Typically “as interest rates go up, you would see a decline in house prices,” senior deputy governor Carolyn Rogers told the parliamentary committee on Thursday. “But because we have sort of a chronic, structural shortage of housing in Canada, we haven’t seen that sort of offset.”

Both Mr. Macklem and Ms. Rogers batted away questions about when the Bank of Canada will lower interest rates. Last week, the bank held its policy interest rate at 5 per cent for the fourth consecutive time. It dialled back its threats of additional rate hikes, but said that it was too early to start talking about easing monetary policy.

Bay Street analysts and financial markets are betting the central bank will start cutting rates in the first half of 2024, with most pointing to the June rate announcement as the mostly likely date. Earlier this week, former Bank of Canada deputy governor Paul Beaudry, who left the bank last summer, said he thought a July rate cut was more likely.

“We can’t put it on the calendar,” Mr. Macklem said Thursday. “We need to see how inflation evolves.”

The bank’s latest forecast sees annual CPI inflation hovering around 3 per cent until the middle of 2024, before dropping to 2.5 per cent by the end of the year, and back to the bank’s 2-per-cent target sometime next year.

A big part of getting inflation back under control will involve getting a handle on increasing shelter costs. But here, the central bank faces several dilemmas.

Lower interest rates will be a relief to homeowners with variable-rate mortgages and fixed-rate mortgages coming up for renewal. But any hint of rate cuts could spark another run-up in home prices. That happened last spring when the Bank of Canada first announced a “conditional pause” to monetary policy tightening, which ultimately contributed to the bank’s decision to hike interest rates two more times last summer.

High interest rates also discourage new home construction by increasing costs for developers and reducing demand for preconstruction sales. This is showing up in a decline in housing starts. In effect, the bank’s efforts to reduce demand in the short-run could have a negative impact on longer-term supply.

Mr. Macklem downplayed this dynamic, arguing that there was a worthwhile tradeoff, at least from the perspective of controlling inflation.

“Yes, there is an impact on the supply side,” he told members of Parliament, referring to higher interest rates. “Developers have pointed that out. But when we look at the sector as a whole, the impact on demand is much stronger than on the supply side.”

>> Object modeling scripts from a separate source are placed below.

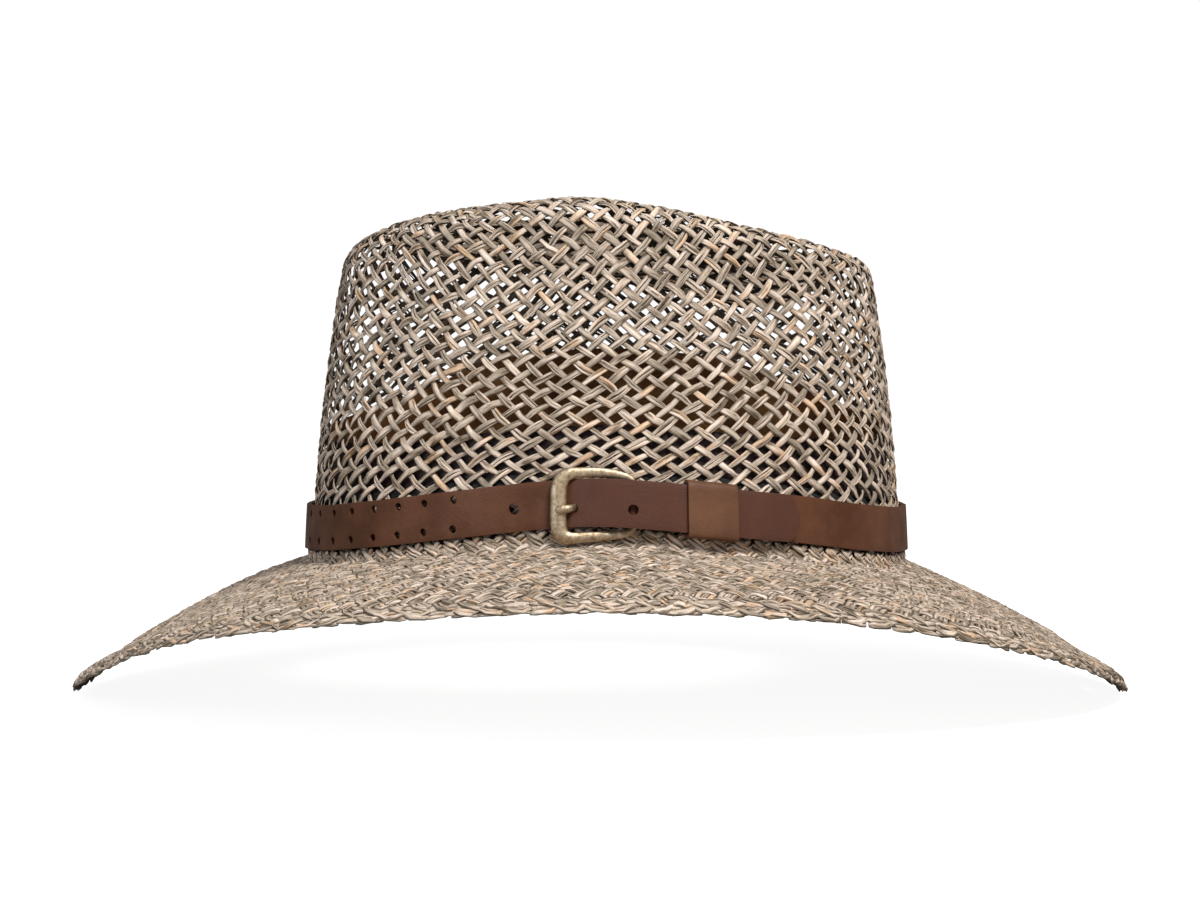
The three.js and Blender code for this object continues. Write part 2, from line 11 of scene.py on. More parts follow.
import bmesh
import bpy
import numpy as np
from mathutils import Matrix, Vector


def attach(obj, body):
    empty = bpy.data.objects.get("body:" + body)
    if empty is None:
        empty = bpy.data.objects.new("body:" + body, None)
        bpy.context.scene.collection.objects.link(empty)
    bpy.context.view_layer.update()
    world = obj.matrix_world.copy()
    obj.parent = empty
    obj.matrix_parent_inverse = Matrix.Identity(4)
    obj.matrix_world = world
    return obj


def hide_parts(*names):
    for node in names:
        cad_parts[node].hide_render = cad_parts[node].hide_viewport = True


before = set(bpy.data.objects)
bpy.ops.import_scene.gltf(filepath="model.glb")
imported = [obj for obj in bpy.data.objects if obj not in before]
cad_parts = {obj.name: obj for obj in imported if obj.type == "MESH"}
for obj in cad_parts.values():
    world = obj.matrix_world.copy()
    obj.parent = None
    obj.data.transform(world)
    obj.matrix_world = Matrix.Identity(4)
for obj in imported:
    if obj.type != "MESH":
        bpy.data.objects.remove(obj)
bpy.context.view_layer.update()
MM = 0.001
TURN = 2 * math.pi
print("CAD nodes:", ", ".join(sorted(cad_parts)))


def add(name, data):
    """A new object in the scene that shows the data."""
    made = bpy.data.objects.new(name, data)
    bpy.context.scene.collection.objects.link(made)
    return made


def unit(vectors):
    return vectors / np.linalg.norm(vectors, axis=-1, keepdims=True)


def distances(path):
    """The way along a path from its start to each of its points."""
    return np.concatenate([[0], np.cumsum(np.linalg.norm(np.diff(path, axis=0), axis=1))])


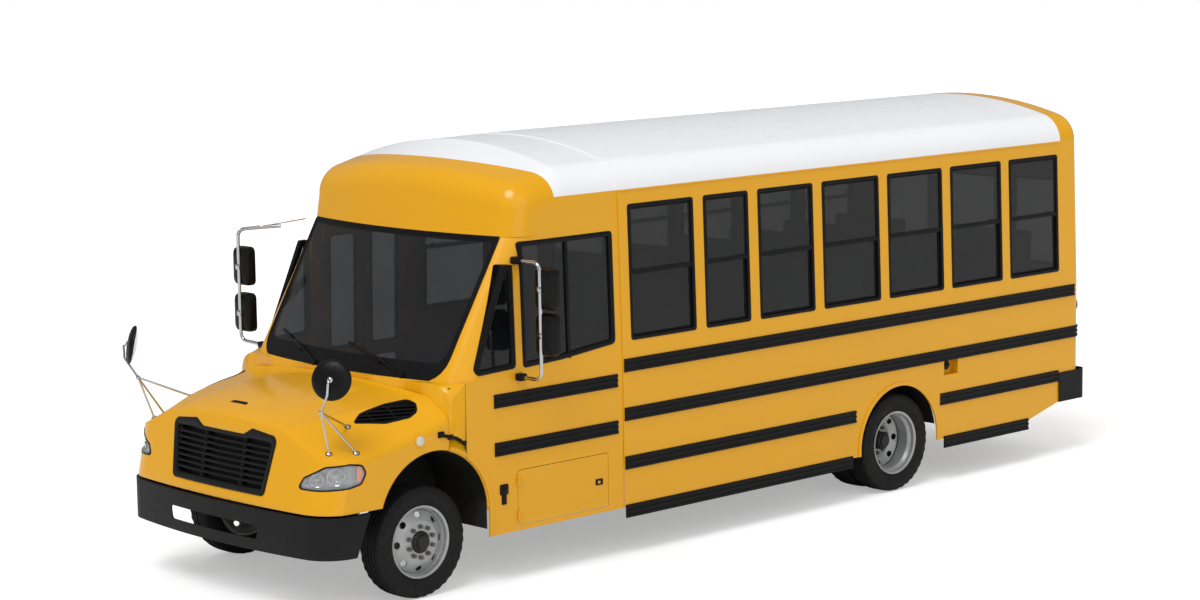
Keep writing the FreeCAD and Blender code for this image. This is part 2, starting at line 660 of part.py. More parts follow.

In the medium-term, governments at all levels – federal, provincial and municipal – need to do more to encourage home construction while avoiding policies that increase demand for housing, Mr. Macklem said.

“Things that improve supply will be particularly helpful in the current situation … speeding up permitting, taking some of the uncertainty out of the process, making it more predictable.”

Federal and provincial governments have announced several policy changes in recent months aimed at boosting construction. This includes cutting taxes on new purpose-built rental units and increasing funding available to builders by expanding Canada’s mortgage securitization system.

The federal government has also taken steps to reduce demand on rental housing by capping the number of international students permitted to study in Canada. Last week, Ottawa said it would approve around 360,000 undergraduate study permits in 2024, a 35-per-cent reduction from last year.

Mr. Macklem said in an interview with The Canadian Press last week that the cap “will help take a bit of pressure off rents going forward.”